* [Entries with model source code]
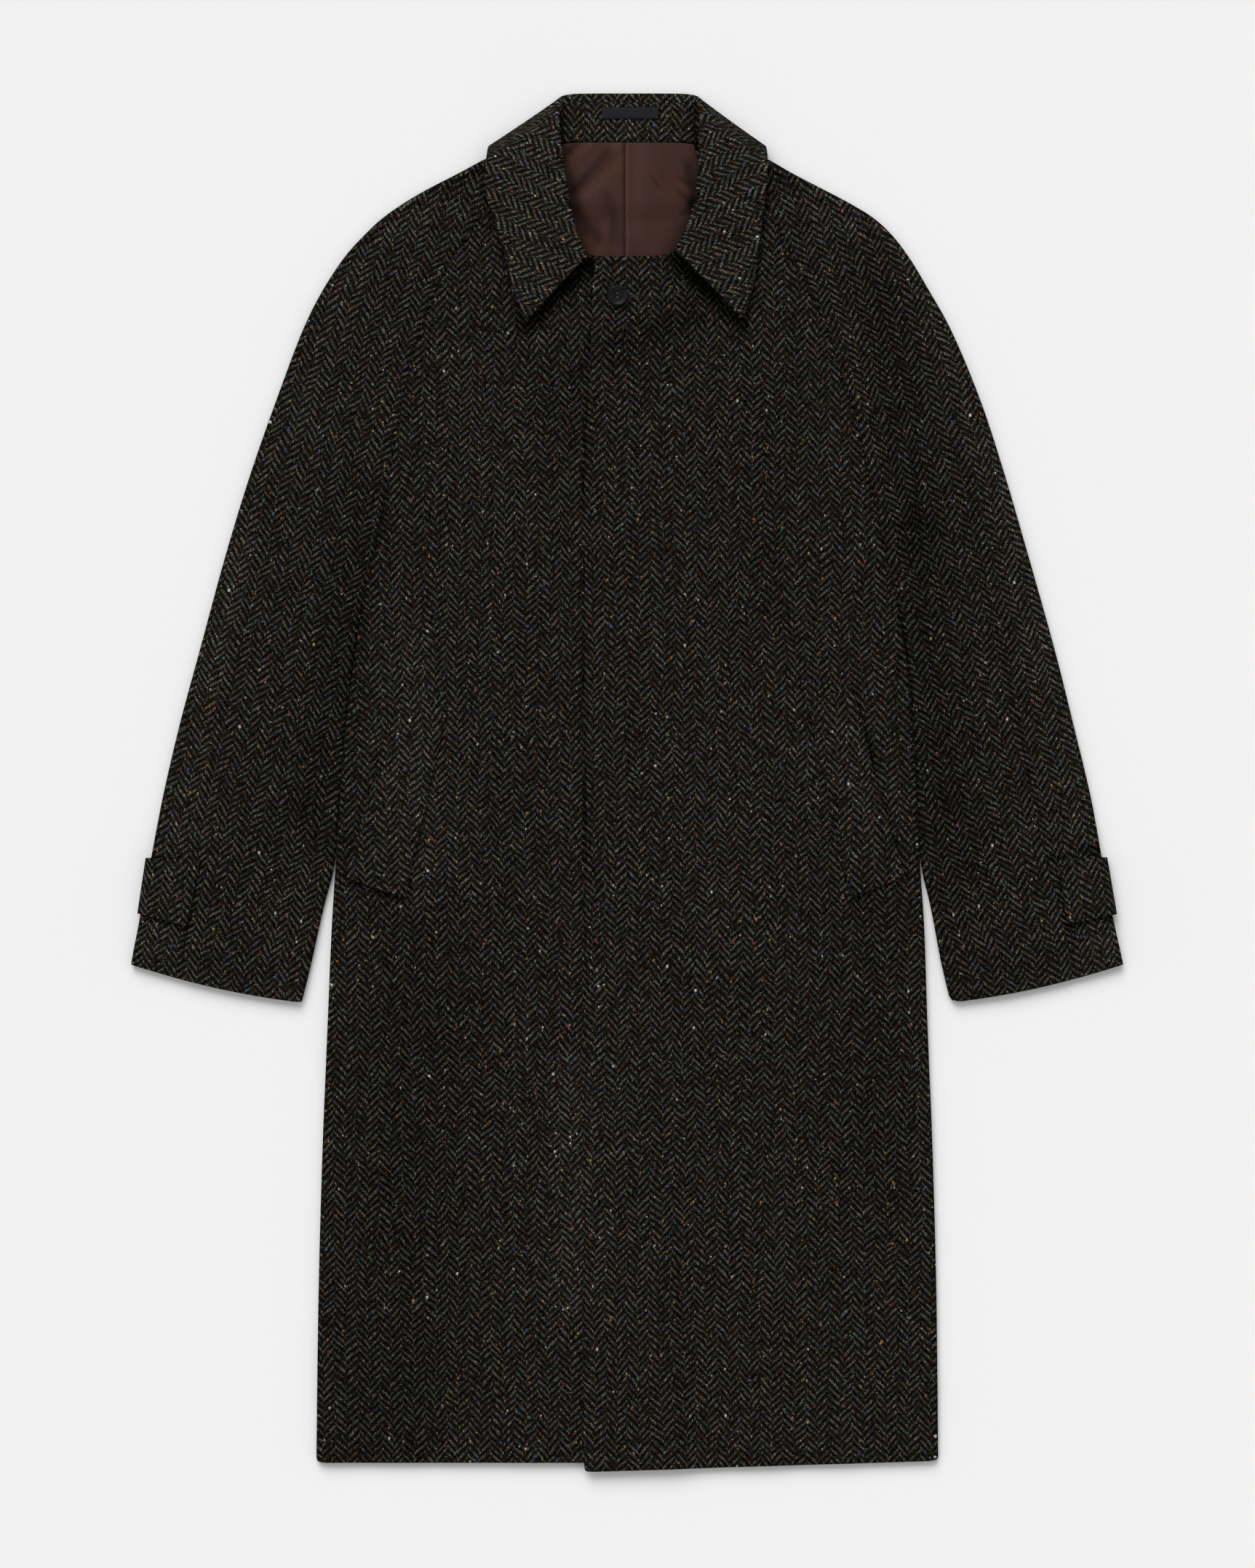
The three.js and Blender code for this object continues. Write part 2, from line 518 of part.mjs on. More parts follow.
// Back of a sleeve: it lies below, turns round the outer edge and ends at the outer seam on top
const FOLD_FROM = 0.6;
const FOLD_TO = 0.8;
function sleeveBackPiece(side) {
  const surface = (u, v) => {
    const { inner, outer, bend } = sleeveLine(side, v);
    const along = new THREE.Vector2().subVectors(outer, inner);
    const width = along.length();
    along.divideScalar(width);
    const nominal = outer.clone().addScaledVector(along, -HALF - LAYER_RISE / 2);
    const low = lowerZ(nominal.x, nominal.y);
    const high = upperZ(nominal.x, nominal.y);
    const radius = (high - low) / 2;
    const turn = outer.clone().addScaledVector(along, -HALF - radius);
    let plan;
    let z;
    if (u <= FOLD_FROM) {
      const start = { bend, length: bendLength(LAYER_RISE), share: EDGE_SHARE, toward: 1 };
      const point = sectionPoint(inner, turn, u / FOLD_FROM, lowerZ, start, null);
      plan = point.plan;
      z = point.z;
    } else if (u < FOLD_TO) {
      const angle = Math.PI * ((u - FOLD_FROM) / (FOLD_TO - FOLD_FROM));
      plan = turn.clone().addScaledVector(along, radius * Math.sin(angle));
      z = (low + high) / 2 - radius * Math.cos(angle);
    } else {
      const inset = readTable(SEAM_INSET, side, outer.y) - SEAM_GAP / 2;
      const seam = outer.clone().addScaledVector(along, -inset);
      plan = turn.clone().lerp(seam, (u - FOLD_TO) / (1 - FOLD_TO));
      z = upperZ(plan.x, plan.y);
    }
    const bow = cuffBow(plan.distanceTo(inner) / width, v);
    return new THREE.Vector3(plan.x, plan.y + bow, z);
  };
  const us = joined(edgeStations.map((q) => q * FOLD_FROM), evenly(5, EDGE_SHARE * FOLD_FROM, FOLD_FROM),
    evenly(4, FOLD_FROM, FOLD_TO), evenly(2, FOLD_TO, 1));
  return clothPiece(`sleeve_${side}_back`, COLOURS.tweed, CLOTH, us, sleeveStations, surface);
}

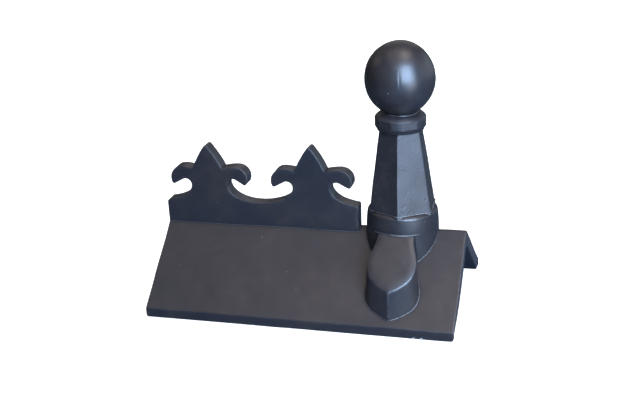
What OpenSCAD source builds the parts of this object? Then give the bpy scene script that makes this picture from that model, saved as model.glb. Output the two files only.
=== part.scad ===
// A ridge tile with a fleur-de-lis crest and a ball finial, in fired clay, made as one piece.
// X runs along the ridge, Y across it and Z up, and the tile stands on Z = 0.

/* [Ridge tile] */
// Length of the tile along the ridge
tile_l = 450; // [390:1:540]
// Width of the tile across both wings
tile_w = 250; // [245:1:320]
// Height of the ridge above the underside
ridge_h = 113.6; // [95:0.1:140]
// Height of the upright nose along each lower edge
nose_h = 14; // [6:0.5:24]
// Thickness of each wing, measured square to its slope
wing_t = 17; // [12:0.5:24]
// Rounding along the ridge
ridge_r = 5; // [2:0.5:12]
// Rounding along each lower edge
nose_r = 2; // [1:0.5:4]

/* [Crest] */
// Thickness of the crest plate
crest_t = 21.4; // [14:0.1:28]
// Height of the crest's low places above the ridge
crest_low_h = 28; // [16:0.5:45]
// Rise of the crest towards the finial, in degrees
crest_lean = 0.9; // [0:0.1:1.5]
// Number of fleurs-de-lis along the crest
fleur_count = 2; // [1:1:2]
// Distance between the middles of neighbouring fleurs
fleur_pitch = 156.5; // [150:0.5:165]
// Distance from the last fleur's middle to the end of the crest
crest_end = 69; // [64:0.5:74]
// Rounding of the crest's top corners
crest_corner_r = 3; // [1:0.5:6]

/* [Fleur-de-lis] */
// Height of the middle leaf's point above the crest's low places
fleur_h = 85.7; // [72:0.1:105]
// Rounding of the middle leaf's point
leaf_tip_r = 3.5; // [2:0.5:6]
// Half width of the middle leaf where the side leaves start
leaf_half_w = 22.7; // [18:0.1:26]
// Height of that start above the crest's low places
leaf_base_h = 51.4; // [46:0.1:53]
// Swelling of the middle leaf's sides
leaf_bulge = 1.3; // [0:0.1:3]
// Radius of the side leaf's curl
curl_r = 18.3; // [16:0.1:20]
// Distance of the curl's middle from the fleur's middle
curl_x = 42; // [40:0.1:44]
// Height of the curl's middle above the crest's low places
curl_h = 35.6; // [34:0.1:38]
// Rounding of the curl's tip
curl_tip_r = 3; // [1.5:0.1:4]
// Direction from the curl's middle to its tip, in degrees below the level
curl_tip_a = 22; // [10:1:35]
// Radius of the hollow under the curl
hollow_r = 9; // [7:0.1:10]
// Height of the hollow's middle above the crest's low places
hollow_h = 26.2; // [24:0.1:30]
// Half width of the fleur's stem between its hollows
stem_half_w = 28; // [24:0.1:30]

/* [Finial] */
// Gap between the end of the crest and the drum
crest_gap = 11; // [3:0.5:20]
// Radius of the drum at the foot of the finial
drum_r = 52; // [46:0.5:53]
// Height of the drum's wall above the ridge
drum_h = 27; // [20:0.5:40]
// Width of the drum's rounded shoulder
shoulder_w = 9; // [4:0.5:12]
// Height of the drum's rounded shoulder
shoulder_h = 8.3; // [4:0.1:12]
// Radius over the corners of the six-sided shaft, at the drum
shaft_r_low = 50.6; // [40:0.1:52]
// Radius over the corners of the six-sided shaft, at the collar
shaft_r_high = 32.4; // [26:0.1:36]
// Height of the shaft between the drum's shoulder and the collar
shaft_h = 112; // [80:0.5:150]
// Turn of the shaft's front corner away from square to the ridge, in degrees
shaft_turn = 3; // [0:0.5:30]
// Radius of the collar under the ball
collar_r = 36.3; // [33:0.1:42]
// Height of the collar's upright band
collar_band_h = 9; // [5:0.1:14]
// Height of the sloping part below the collar's band
collar_slope_h = 6.5; // [3:0.1:10]
// Radius of the collar at its lower edge
collar_low_r = 32; // [28:0.1:33]
// Width and height of the collar's rounded shoulder
collar_round = 9.2; // [5:0.1:11]
// Radius of the ball across the middle
ball_r = 49; // [40:0.5:56]
// Half height of the ball
ball_half_h = 52.2; // [42:0.1:60]
// How far the ball sinks into the collar
ball_sink = 5; // [2:0.5:9]

/* [Feet] */
// Distance from the ridge line to a foot's point
foot_reach = 117.4; // [112:0.1:121]
// Distance from the ridge line to the widest place of a foot
foot_wide_y = 84.5; // [80:0.5:88]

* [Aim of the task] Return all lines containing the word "that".

* [Correct result]
What OpenSCAD source builds the parts of this object? Then give the bpy scene script that makes this picture from that model, saved as model.glb. Output the two files only.
// Height of that start above the crest's low places